Only the lines from the one holding "in imported if" through the one holding "return Vector(low) /" are to be retyped, exactly as they appear, with both boundary lines included.

___ Records to process ___

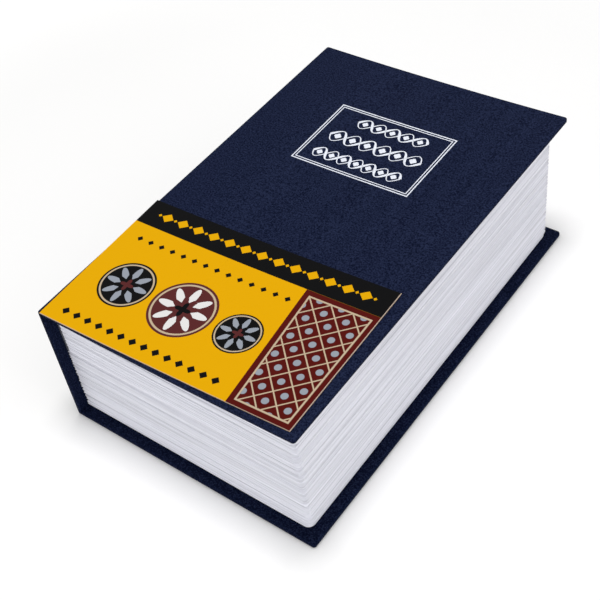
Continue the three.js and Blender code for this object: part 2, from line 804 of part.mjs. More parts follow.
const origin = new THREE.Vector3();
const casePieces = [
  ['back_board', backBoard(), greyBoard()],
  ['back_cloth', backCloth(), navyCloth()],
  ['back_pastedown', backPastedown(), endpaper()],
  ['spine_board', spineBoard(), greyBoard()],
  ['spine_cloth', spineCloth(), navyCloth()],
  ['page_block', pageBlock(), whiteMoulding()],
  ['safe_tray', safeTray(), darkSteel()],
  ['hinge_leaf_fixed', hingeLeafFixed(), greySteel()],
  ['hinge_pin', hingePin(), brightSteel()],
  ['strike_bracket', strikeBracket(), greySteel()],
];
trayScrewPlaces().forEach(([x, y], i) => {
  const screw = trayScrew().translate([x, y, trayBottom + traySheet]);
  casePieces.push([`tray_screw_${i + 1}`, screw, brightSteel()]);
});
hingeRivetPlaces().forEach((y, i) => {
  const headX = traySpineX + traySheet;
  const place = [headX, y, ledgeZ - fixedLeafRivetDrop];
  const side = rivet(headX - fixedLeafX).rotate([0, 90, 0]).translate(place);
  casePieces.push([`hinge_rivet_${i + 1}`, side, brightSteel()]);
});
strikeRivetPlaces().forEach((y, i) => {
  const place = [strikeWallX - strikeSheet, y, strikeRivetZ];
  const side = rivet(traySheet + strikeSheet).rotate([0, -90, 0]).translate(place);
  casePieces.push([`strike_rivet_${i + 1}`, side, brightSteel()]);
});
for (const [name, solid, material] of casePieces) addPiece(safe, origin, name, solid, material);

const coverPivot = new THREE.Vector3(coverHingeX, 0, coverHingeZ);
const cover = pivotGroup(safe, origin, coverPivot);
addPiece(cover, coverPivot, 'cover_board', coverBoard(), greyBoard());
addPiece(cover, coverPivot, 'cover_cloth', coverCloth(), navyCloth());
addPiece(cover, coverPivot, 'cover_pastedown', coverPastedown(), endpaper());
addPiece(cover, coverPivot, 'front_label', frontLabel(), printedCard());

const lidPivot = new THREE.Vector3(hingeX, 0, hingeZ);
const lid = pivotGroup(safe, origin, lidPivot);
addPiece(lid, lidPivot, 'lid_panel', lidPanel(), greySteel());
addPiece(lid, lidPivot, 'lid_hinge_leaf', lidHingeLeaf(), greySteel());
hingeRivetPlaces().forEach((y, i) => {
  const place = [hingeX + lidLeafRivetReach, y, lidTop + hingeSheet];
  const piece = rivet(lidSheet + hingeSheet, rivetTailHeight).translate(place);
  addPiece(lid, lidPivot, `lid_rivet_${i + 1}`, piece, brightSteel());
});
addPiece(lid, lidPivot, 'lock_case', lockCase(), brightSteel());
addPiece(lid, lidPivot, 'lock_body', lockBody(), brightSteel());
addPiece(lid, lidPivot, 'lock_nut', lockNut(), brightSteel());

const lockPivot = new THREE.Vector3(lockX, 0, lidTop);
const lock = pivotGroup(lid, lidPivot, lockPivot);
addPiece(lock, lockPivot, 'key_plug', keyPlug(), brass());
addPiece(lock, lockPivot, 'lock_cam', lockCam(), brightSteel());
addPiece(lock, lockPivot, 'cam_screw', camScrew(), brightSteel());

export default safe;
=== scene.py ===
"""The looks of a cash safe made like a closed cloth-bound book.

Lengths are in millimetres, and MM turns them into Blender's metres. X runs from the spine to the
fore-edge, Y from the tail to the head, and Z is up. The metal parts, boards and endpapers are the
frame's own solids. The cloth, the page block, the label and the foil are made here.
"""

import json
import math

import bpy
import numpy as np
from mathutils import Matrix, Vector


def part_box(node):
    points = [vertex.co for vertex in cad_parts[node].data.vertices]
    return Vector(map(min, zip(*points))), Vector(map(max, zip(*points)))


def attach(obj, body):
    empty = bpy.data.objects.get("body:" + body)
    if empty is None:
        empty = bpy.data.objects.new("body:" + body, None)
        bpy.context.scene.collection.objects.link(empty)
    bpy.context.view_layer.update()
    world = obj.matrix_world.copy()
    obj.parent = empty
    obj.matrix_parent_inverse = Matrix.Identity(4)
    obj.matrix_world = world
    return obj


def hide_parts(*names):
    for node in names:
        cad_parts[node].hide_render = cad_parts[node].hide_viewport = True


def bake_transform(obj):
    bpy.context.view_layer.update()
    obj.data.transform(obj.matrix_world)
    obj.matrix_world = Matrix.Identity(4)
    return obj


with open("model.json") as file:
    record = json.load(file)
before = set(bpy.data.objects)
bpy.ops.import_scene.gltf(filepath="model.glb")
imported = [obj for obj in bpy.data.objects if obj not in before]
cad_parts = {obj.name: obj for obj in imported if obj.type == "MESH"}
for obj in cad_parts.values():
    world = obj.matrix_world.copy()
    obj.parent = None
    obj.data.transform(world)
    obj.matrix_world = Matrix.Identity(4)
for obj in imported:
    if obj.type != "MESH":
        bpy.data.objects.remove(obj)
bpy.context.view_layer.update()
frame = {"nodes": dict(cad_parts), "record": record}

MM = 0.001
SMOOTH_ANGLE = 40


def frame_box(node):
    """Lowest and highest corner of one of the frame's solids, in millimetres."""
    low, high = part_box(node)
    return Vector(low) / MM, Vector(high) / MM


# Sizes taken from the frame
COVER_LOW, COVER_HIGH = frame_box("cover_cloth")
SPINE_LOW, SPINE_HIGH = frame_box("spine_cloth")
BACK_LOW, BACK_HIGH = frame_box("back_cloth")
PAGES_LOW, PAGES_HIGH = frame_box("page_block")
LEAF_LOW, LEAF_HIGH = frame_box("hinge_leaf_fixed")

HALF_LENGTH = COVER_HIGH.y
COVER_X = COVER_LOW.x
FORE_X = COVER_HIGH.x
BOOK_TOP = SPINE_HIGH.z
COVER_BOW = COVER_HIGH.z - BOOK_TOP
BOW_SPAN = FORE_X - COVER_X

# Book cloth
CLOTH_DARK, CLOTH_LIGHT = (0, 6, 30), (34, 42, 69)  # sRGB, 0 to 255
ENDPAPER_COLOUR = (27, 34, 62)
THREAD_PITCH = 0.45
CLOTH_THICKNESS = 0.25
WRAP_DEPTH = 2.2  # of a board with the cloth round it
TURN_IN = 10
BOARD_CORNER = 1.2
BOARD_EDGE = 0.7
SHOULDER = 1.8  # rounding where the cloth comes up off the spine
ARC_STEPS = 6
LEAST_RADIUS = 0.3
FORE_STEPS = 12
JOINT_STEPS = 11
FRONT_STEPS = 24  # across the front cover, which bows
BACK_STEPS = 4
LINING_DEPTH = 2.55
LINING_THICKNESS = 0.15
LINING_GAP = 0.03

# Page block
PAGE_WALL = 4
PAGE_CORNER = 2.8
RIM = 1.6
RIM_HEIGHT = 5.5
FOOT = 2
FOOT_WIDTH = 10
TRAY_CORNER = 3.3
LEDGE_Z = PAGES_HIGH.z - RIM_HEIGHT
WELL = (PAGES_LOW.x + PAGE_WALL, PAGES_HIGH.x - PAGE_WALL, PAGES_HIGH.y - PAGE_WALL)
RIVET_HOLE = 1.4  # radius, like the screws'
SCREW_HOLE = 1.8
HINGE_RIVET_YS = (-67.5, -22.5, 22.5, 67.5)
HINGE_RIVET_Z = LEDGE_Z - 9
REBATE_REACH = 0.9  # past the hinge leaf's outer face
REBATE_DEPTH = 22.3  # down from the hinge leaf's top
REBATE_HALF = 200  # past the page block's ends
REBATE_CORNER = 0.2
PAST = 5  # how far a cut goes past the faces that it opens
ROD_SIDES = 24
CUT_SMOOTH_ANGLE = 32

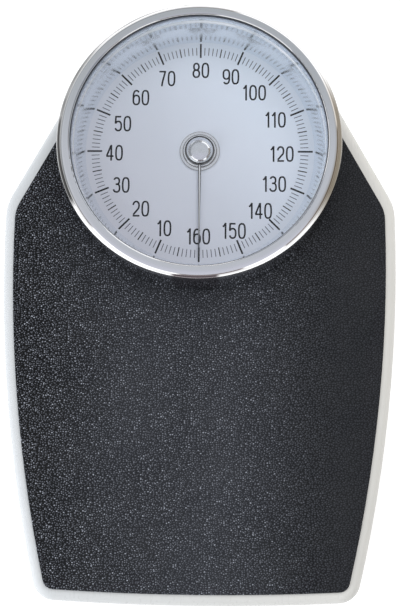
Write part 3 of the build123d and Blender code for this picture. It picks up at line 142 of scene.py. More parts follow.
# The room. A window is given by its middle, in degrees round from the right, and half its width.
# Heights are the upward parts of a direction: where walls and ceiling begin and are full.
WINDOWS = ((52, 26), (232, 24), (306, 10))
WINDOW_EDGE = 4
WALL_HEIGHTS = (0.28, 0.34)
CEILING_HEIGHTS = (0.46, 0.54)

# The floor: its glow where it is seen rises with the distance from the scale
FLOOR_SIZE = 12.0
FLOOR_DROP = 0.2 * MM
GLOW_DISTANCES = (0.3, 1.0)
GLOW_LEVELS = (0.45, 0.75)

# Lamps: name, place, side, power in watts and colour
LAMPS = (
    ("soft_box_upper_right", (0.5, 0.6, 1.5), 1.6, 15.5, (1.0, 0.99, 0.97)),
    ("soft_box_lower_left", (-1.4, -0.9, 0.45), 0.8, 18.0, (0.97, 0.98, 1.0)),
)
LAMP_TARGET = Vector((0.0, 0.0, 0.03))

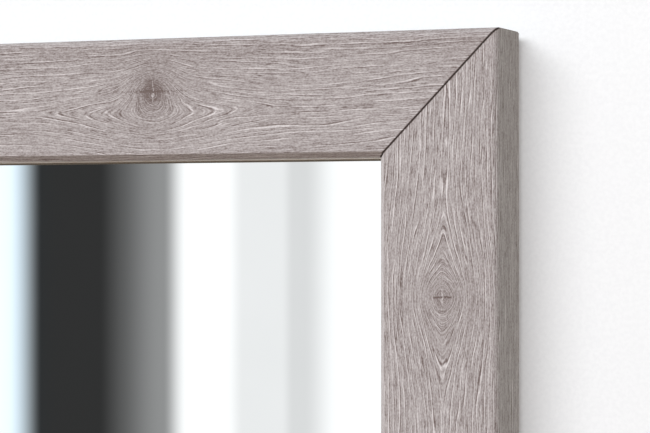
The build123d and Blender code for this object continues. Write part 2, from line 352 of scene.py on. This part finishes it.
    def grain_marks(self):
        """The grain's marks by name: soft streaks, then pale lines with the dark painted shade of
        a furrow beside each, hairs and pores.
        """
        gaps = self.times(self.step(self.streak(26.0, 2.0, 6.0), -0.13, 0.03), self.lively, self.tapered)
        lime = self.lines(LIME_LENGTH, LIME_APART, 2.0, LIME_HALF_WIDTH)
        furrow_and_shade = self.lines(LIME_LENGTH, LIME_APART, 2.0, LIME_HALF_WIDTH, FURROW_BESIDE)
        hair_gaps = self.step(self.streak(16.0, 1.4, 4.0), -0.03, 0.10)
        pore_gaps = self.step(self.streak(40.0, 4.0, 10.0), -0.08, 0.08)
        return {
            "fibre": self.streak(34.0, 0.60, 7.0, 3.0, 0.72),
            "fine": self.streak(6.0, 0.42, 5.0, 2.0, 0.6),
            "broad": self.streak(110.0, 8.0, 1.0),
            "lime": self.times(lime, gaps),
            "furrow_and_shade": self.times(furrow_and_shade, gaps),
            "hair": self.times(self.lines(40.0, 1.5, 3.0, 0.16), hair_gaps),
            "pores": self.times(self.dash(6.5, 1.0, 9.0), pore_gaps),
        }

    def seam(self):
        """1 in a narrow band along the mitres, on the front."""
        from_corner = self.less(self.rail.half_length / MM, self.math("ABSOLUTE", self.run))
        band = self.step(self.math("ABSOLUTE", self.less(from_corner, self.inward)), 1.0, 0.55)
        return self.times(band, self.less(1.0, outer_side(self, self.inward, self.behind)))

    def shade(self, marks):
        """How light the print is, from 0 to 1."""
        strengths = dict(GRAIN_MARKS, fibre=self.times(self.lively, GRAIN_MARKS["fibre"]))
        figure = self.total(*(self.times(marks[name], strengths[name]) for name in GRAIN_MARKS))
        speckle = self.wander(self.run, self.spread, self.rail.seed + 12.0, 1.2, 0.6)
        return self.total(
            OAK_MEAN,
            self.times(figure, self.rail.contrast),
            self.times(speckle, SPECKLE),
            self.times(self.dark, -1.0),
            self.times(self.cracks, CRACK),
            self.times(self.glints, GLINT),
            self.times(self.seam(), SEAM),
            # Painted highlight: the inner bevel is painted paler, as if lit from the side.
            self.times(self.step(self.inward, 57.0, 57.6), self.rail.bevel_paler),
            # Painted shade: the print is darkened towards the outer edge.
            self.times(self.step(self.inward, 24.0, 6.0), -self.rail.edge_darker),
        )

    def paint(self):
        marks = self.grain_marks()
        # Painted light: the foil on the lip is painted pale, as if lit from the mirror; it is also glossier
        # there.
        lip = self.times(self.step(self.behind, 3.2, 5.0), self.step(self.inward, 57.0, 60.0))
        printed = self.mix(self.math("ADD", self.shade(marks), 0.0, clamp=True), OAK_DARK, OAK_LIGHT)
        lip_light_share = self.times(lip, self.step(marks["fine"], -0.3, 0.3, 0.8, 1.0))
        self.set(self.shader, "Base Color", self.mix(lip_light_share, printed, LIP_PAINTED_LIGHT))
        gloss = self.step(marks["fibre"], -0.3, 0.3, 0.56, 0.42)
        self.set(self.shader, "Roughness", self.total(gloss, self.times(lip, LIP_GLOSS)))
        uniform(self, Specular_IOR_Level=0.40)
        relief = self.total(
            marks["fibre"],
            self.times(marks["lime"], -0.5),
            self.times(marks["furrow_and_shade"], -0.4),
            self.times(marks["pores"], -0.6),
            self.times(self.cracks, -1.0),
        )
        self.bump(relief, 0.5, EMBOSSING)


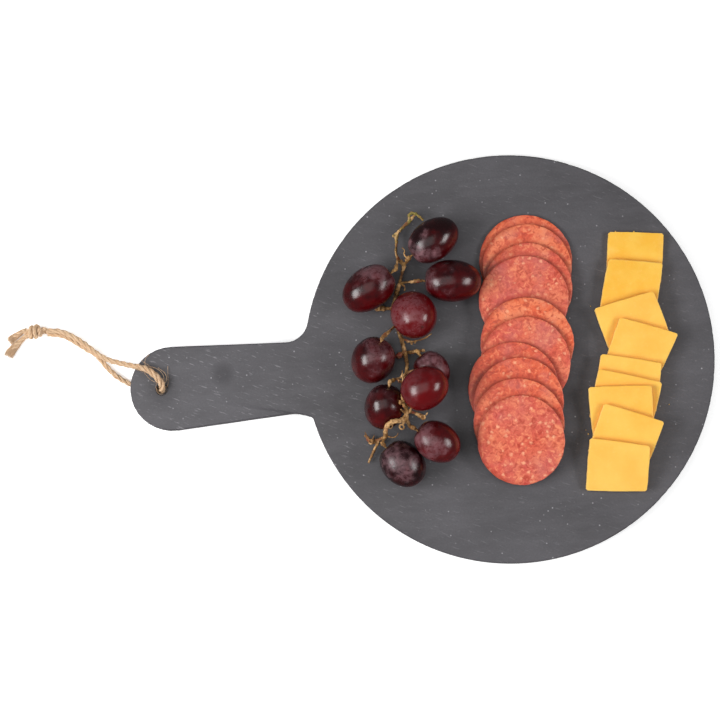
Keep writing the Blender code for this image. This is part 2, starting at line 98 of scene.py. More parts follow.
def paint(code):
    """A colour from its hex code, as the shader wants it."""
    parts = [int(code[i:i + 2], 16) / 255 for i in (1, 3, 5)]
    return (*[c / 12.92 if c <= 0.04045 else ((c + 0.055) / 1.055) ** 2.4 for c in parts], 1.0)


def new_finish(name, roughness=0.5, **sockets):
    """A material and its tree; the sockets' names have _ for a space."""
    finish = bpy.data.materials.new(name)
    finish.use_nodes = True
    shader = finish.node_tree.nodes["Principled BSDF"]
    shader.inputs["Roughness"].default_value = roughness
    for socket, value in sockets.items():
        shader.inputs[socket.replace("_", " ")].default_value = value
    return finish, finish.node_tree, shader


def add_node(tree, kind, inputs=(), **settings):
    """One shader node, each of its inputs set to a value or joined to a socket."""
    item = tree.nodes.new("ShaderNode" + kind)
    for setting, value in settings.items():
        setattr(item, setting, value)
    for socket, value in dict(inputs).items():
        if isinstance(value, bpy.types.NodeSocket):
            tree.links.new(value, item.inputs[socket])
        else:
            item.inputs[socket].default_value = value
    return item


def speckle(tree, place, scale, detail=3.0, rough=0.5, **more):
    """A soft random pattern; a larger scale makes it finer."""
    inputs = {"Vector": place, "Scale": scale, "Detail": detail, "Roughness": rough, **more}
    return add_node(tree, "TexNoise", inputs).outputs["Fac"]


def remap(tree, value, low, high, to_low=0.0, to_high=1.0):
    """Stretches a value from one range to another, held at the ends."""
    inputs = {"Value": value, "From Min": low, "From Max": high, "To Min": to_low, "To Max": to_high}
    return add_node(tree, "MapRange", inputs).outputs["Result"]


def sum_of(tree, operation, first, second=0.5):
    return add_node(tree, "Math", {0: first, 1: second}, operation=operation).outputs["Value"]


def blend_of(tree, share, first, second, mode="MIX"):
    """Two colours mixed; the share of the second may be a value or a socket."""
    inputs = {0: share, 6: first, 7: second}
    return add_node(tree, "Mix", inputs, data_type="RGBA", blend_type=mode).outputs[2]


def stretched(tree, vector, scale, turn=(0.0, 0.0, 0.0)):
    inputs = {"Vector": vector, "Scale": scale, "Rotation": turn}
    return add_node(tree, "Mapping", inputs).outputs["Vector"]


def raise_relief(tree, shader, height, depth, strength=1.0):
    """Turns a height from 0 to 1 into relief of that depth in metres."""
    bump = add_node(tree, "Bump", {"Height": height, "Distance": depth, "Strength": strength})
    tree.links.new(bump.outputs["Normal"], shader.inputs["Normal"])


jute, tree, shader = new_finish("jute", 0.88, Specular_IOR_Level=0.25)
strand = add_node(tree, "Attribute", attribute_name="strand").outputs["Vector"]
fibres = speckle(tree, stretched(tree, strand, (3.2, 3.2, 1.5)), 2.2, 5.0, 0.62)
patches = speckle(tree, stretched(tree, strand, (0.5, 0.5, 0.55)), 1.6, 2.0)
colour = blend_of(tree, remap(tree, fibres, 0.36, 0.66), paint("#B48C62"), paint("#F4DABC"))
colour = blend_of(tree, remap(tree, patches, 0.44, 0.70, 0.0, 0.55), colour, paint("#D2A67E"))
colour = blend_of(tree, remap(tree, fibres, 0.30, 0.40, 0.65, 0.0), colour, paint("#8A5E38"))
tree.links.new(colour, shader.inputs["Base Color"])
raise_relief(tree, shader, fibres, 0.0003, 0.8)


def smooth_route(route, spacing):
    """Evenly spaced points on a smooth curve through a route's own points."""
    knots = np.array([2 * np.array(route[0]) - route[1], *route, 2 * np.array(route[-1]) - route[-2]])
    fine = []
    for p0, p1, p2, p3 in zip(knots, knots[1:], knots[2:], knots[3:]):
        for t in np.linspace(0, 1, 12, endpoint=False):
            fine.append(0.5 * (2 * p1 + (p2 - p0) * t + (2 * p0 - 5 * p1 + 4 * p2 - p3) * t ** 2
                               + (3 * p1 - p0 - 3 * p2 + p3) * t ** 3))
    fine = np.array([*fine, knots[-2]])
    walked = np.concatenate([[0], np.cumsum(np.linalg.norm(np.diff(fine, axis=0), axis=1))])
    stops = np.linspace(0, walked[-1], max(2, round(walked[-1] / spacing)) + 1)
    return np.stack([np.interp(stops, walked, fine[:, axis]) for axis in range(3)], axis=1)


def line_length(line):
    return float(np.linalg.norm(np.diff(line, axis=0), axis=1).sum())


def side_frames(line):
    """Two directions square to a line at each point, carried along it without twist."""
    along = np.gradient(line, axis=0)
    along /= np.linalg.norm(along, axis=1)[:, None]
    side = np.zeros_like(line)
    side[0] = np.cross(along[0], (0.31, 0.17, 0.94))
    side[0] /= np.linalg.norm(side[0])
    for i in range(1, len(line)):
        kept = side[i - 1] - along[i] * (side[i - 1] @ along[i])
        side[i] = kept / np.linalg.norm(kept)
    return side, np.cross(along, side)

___

- _Completed task_
cad_parts = {obj.name: obj for obj in imported if obj.type == "MESH"}
for obj in cad_parts.values():
    world = obj.matrix_world.copy()
    obj.parent = None
    obj.data.transform(world)
    obj.matrix_world = Matrix.Identity(4)
for obj in imported:
    if obj.type != "MESH":
        bpy.data.objects.remove(obj)
bpy.context.view_layer.update()
frame = {"nodes": dict(cad_parts), "record": record}

MM = 0.001
SMOOTH_ANGLE = 40


def frame_box(node):
    """Lowest and highest corner of one of the frame's solids, in millimetres."""
    low, high = part_box(node)
    return Vector(low) / MM, Vector(high) / MM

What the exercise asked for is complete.